Kraay's Important Recent Paper on Divine Satisficing

Kraay, Klaas. "Can God Satisfice?", American Philosophical Quarterly 50 (2013), pp. 399-410.

Here's the abstract:
Three very prominent arguments for atheism are (1) the argument from sub-optimality, (2) the problem of no best world, and (3) the evidential argument from gratuitous evil. To date, it has not sufficiently been appreciated that several important criticisms of these arguments have all relied on a shared strategy. Although the details vary, the core of this strategy is to concede that God either cannot or need not achieve the best outcome in the relevant choice situation, but to insist that God must and can achieve an outcome that is good enough. In short, this strategy invokes divine satisficing in response to these arguments for atheism. (The widespread use of this strategy may have gone unnoticed because the appeal to divine satisficing is usually implicit.) In sections 1-3, the three arguments for atheism will be set out, and it will be shown that the relevant replies all employ this shared strategy. Section 4 will show that those who invoke divine satisficing have failed to establish that this is a coherent notion. Accordingly, these replies to three important arguments for atheism are, at present, incomplete.
Required reading. Then go read this paper (if you haven't already).

1 comment:

Muslim Salik said...

It seems pretty obvious to me that in situations that have no best option, a maximally great being will choose a 'good enough option'. I don't see why this needs an argument because it seems so obvious.

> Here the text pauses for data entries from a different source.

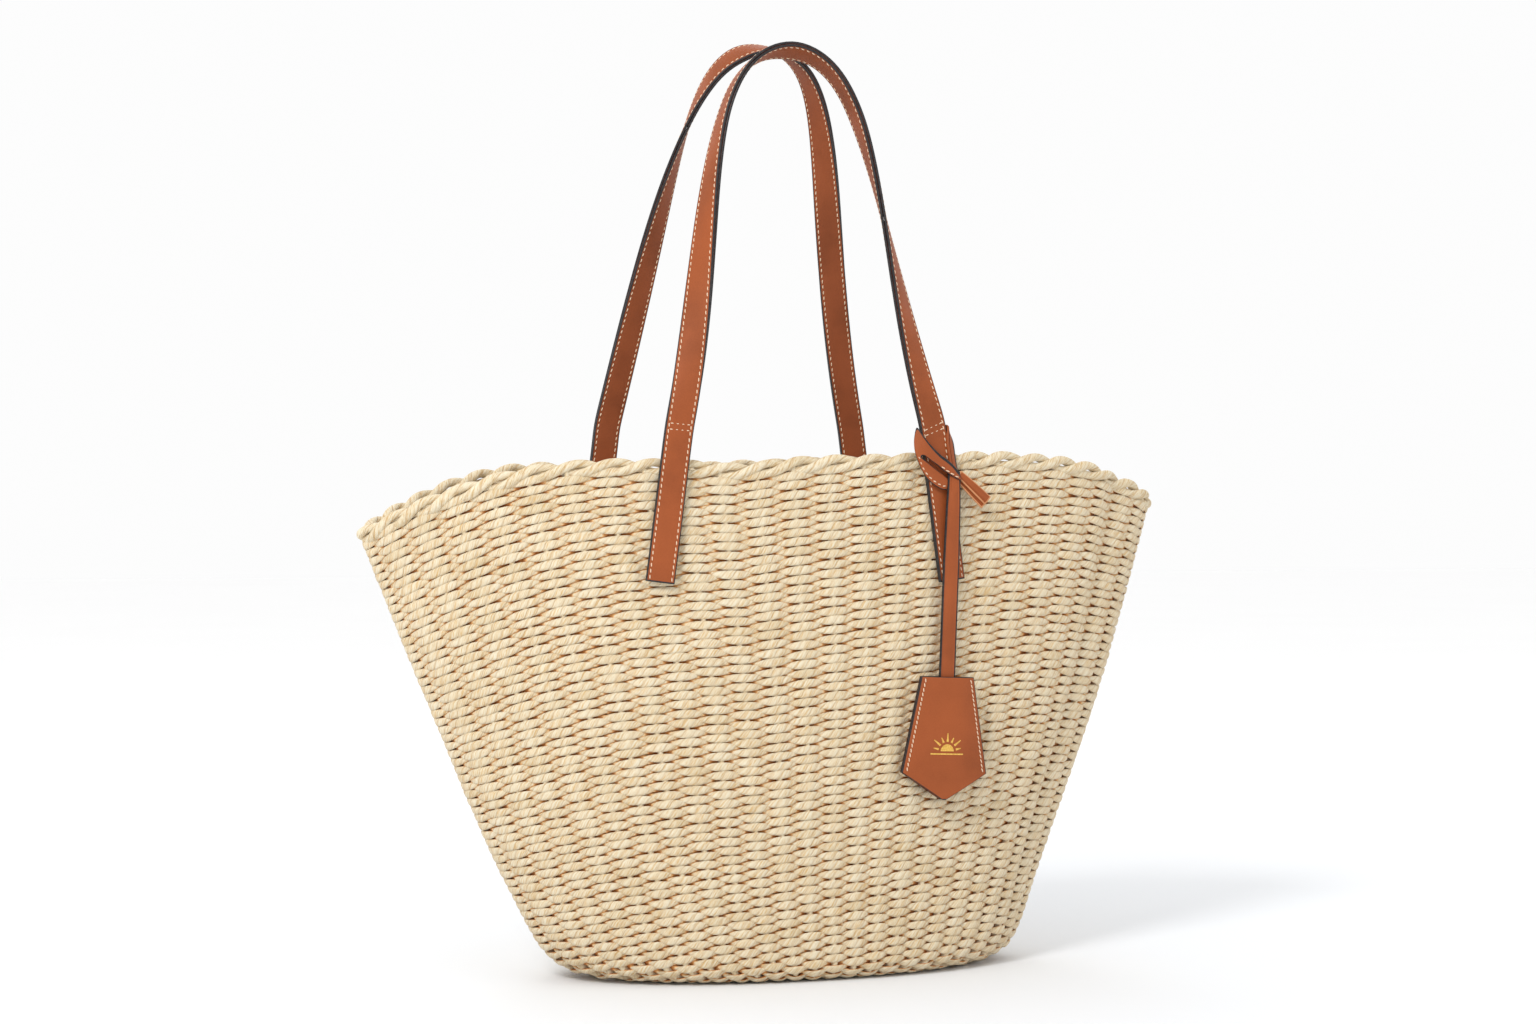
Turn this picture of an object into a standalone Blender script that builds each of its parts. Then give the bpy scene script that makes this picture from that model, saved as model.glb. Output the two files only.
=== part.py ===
"""A woven straw beach bag with two leather handles and a hanging leather tag.

Metres, +Z up. The origin is the middle of the base, on the surface that the bag stands on. The bag is long
in X, and its front faces -Y.
"""

import math

import bmesh
import bpy
import numpy as np
from mathutils import Vector

# Straw body, outside sizes.
BASE_HALF_LENGTH = 0.160
BASE_HALF_DEPTH = 0.075
RIM_HALF_LENGTH = 0.2825
RIM_HALF_DEPTH = 0.078
SIDE_BULGE = 0.0058
WALL_BULGE = 0.006
RIM_HEIGHT_MIDDLE = 0.342
RIM_HEIGHT_ENDS = 0.306
RIM_DROP_POWER = 4.5
RIM_SWELL = (-0.60, 0.25, 0.0055)
RIM_DIP = (-0.18, 0.10, -0.0030)
LEAN = 0.040
END_TUCK = 0.018
END_TUCK_LEVEL = 0.13
END_TUCK_POWER = 3.5
SWAY = 0.0037
SWAY_HEIGHT = 0.200
LEFT_END_ROUNDNESS = 0.12
RIGHT_END_ROUNDNESS = 0.28
WALL_THICKNESS = 0.008
END_THICKNESS_FACTOR = 2.0
FOOT_RADIUS = 0.014
FOOT_WIDTH = 0.006
INNER_FOOT_HEIGHT = 0.012
BASE_THICKNESS = 0.007
BORDER_HEIGHT = 0.009
BORDER_EXTRA = 0.0006
GAP = 0.0004

# Handles.
STRAP_WIDTH = 0.0185
LEATHER = 0.0017
HANDLE_CENTRE_X = -0.015
SEAM_HALF_SPACING = 0.087
BACK_EXTRA_SPACING = 0.003
TAB_SPREAD = 0.0128
TAB_BOTTOM_HEIGHT = 0.261
TAB_TOP_HEIGHT = 0.360
TAB_STAND_OFF = 0.0012
HINGE_HEIGHT = 0.3625
STRAP_START_HEIGHT = 0.363
FRONT_FLANK = (0.0538, 0.4903)
BACK_FLANK = (0.0522, 0.5337)
FRONT_SHOULDER = 0.0618
BACK_SHOULDER = 0.0566
FRONT_APEX_HEIGHT = 0.6065
BACK_APEX_HEIGHT = 0.6202
FRONT_TIP = 0.014
BACK_TIP = -0.0574
FRONT_SIDEWAYS = -0.0087
BACK_SIDEWAYS = 0.0053
SEAM_TWIST = math.radians(6)
FRONT_TWIST_LENGTH = 0.205
FRONT_TWIST_POWER = 1.17
FRONT_APEX_TURN = math.radians(114)
FRONT_LAST_TURN_POWER = 10
BACK_APEX_TURN = math.radians(123)
BACK_TWIST_POWER = 2.03
BACK_TURN_SHIFT = 0.0177
PATCH_HEIGHT = 0.055
PATCH_THICKNESS = 0.0014

# Knotted strap and tag.
BAND_WIDTH = 0.0118
BAND_THICKNESS = 0.0018
LAYER_GAP = 0.0004
LOOP_MIDDLE_ACROSS = -0.001
LOOP_HALF_SPAN = 0.0135
LOOP_FRONT_HEIGHT = 0.3415
LOOP_BACK_HEIGHT = 0.3540
LOOP_SLOPE = 0.90
WRAP_CENTRE_ACROSS = 0.003
WRAP_CENTRE_HEIGHT = 0.3415
WRAP_RADIUS = 0.0195
WRAP_WIDTH = 0.0075
TAIL_START = (0.0152, 0.3315)
TAIL_RUN = 0.0185
TAIL_DROP = 0.0210
TAG_PLANE_EXTRA = 0.0012
TAG_STRAP_TOP = 0.3255
TAG_HINGE_HEIGHT = 0.3265
TAG_STRAP_BOTTOM = 0.162
TAG_HINGE_X = 0.0845
TAG_SLANT = math.radians(2.3)
TAG_TOP_HEIGHT = 0.198
TAG_SIDE_HEIGHT = 0.063
TAG_POINT_DEPTH = 0.0175
TAG_TOP_HALF_WIDTH = 0.0186
TAG_BOTTOM_HALF_WIDTH = 0.030
TAG_SWELL = 0.0034
SWELL_FALL_START = 0.045
SWELL_FALL = 0.55
TAG_LEATHER = 0.0016
STRAP_END_HALF_WIDTH = 0.0075
STRAP_END_HEIGHT = 0.026
STRAP_END_THICKNESS = 0.0030

STATIONS = 48
STRAP_STATIONS = 44
TAG_RIGHTWARD = Vector((math.cos(TAG_SLANT), 0, -math.sin(TAG_SLANT)))
FRONTWARD = Vector((0, -1, 0))


def clear_scene():
    for obj in list(bpy.data.objects):
        bpy.data.objects.remove(obj, do_unlink=True)


def material(name, colour, roughness):
    made = bpy.data.materials.get(name)
    if made is None:
        made = bpy.data.materials.new(name)
        made.use_nodes = True
        shader = made.node_tree.nodes["Principled BSDF"]
        shader.inputs["Base Color"].default_value = (*colour, 1.0)
        shader.inputs["Roughness"].default_value = roughness
        shader.inputs["Metallic"].default_value = 0.0
    return made


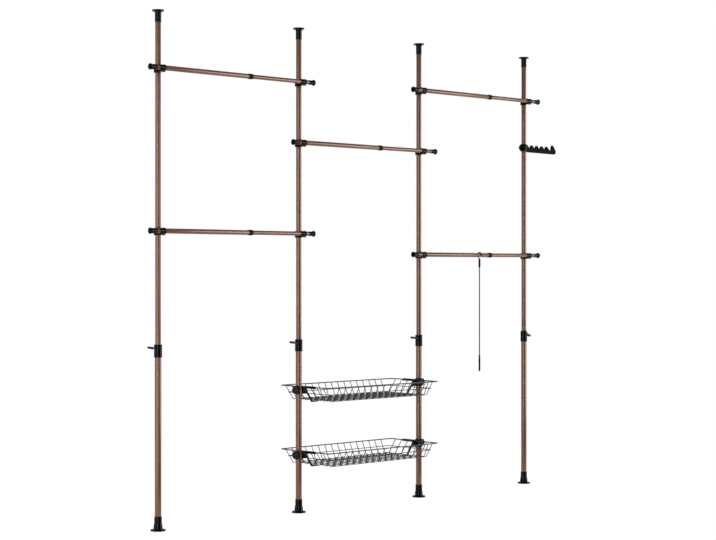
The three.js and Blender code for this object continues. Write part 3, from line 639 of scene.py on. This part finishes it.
endCapLeft = endCap(barLook, barLook["outer"])
endCapRight = moved(endCap(barLook, barLook["inner"]), Matrix.Rotation(math.pi, 4, "X"))
reducer = reducerShape(barLook)
for i, (leftBody, rightBody) in enumerate(barBodies, 1):
    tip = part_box(f"bar_outer_tube_{i}")[0].x
    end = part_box(f"bar_inner_tube_{i}")[1].x
    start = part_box(f"bar_inner_tube_{i}")[0].x
    height = barHeight[i - 1]
    left, right = [f"bar_outer_tube_{i}"], [f"bar_inner_tube_{i}"]
    outerTube = tube(barLook["outer"] - barLook["outerWall"], barLook["outer"], barLook["plug"],
                     barLook["length"] - barLook["reducerLength"], poleLook["edge"])
    innerTube = tube(barLook["inner"] - barLook["innerWall"], barLook["inner"], 0,
                     end - start - barLook["plug"], poleLook["edge"])
    guide = tube(barLook["inner"], barLook["outer"] - barLook["outerWall"] - play, 0,
                 barLook["guideLength"], barLook["guideEdge"])
    for name, mesh, place, finish, body, slot, nodes in (
            ("barOuterTube", outerTube, tip, tubeLacquer, leftBody, "brown_tube", left),
            ("barEndCapLeft", endCapLeft, tip, blackAbs, leftBody, "black_plastic", left),
            ("barReducer", reducer, tip, blackAbs, leftBody, "black_plastic", left),
            ("barInnerTube", innerTube, start, tubeLacquer, rightBody, "brown_tube", right),
            ("barGuideRing", guide, start, blackAbs, rightBody, "black_plastic", right),
            ("barEndCapRight", endCapRight, end, blackAbs, rightBody, "black_plastic", right)):
        addPiece(f"{name}_{i}", layBar(mesh, place, height), finish, body, nodes)
print("hanging bars made")


# Cross clamps

clampLook = dict(
    poleBore=14.3 * mm, poleRing=18 * mm, above=14 * mm, below=20 * mm, ringWidth=32 * mm, ringShift=9 * mm,
    wall=3 * mm, ridge=0.7 * mm, ridgeWidth=4 * mm, neck=16 * mm, neckLow=5 * mm, neckHigh=3.5 * mm,
    lugWidth=14 * mm, lugDrop=5 * mm, slit=2 * mm, edge=0.9 * mm, screwHead=2.9 * mm, screwHeight=2 * mm,
    screwRise=0.4 * mm, screwSoft=0.5 * mm, socket=1.3 * mm, socketDepth=1.2 * mm, socketSides=6)


def clampShape(look, tubeRadius):
    bore = tubeRadius + play
    ring = bore + look["wall"]
    wide, narrow = ring + look["ridge"], look["ridgeWidth"]
    left = -look["ringShift"] - look["ringWidth"] / 2
    right = left + look["ringWidth"]
    poleRing = roundBar(look["poleRing"], -look["below"], look["above"], fineSides)
    barRing = shifted(alongX(turned([
        (0, left), (wide, left), (wide, left + narrow), (ring, left + narrow), (ring, right - narrow),
        (wide, right - narrow), (wide, right), (0, right)], fineSides)), (0, barY, 0))
    neck = block((-look["neck"] / 2, look["neck"] / 2), (barY, 0),
                 (-look["below"] + look["neckLow"], look["above"] - look["neckHigh"]))
    lugLow = -ring - look["lugDrop"]
    lug = block((left, right), (barY - look["lugWidth"] / 2, barY + look["lugWidth"] / 2), (lugLow, -bore))
    poleHole = roundBar(look["poleBore"], -through, through, fineSides)
    barHole = shifted(alongX(roundBar(bore, -through, through, fineSides)), (0, barY, 0))
    poleSlit = block((-look["slit"] / 2, look["slit"] / 2), (0, through), (-through, through))
    barSlit = block((-through, through), (barY - look["slit"] / 2, barY + look["slit"] / 2), (-through, 0))
    return carved(poleRing, added=[barRing, neck, lug], cut=[poleHole, barHole, poleSlit, barSlit],
                  edge=look["edge"])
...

The only interesting point in Kray's paper is the apparent inconsistency between God being unsurpassable in goodness, and there existing an option that is better than the 'good enough' option that He chose. Kray doesn't really tell us what he means by 'unsurpassable in goodness' - presumably unsurpassable in good actions rather than in good qualities. I have no problem denying the former, and affirming the latter. A being that is unsurpassable in the latter sense will always choose the best option if a best option exists, and will always choose a 'good enough' option if there is no best option.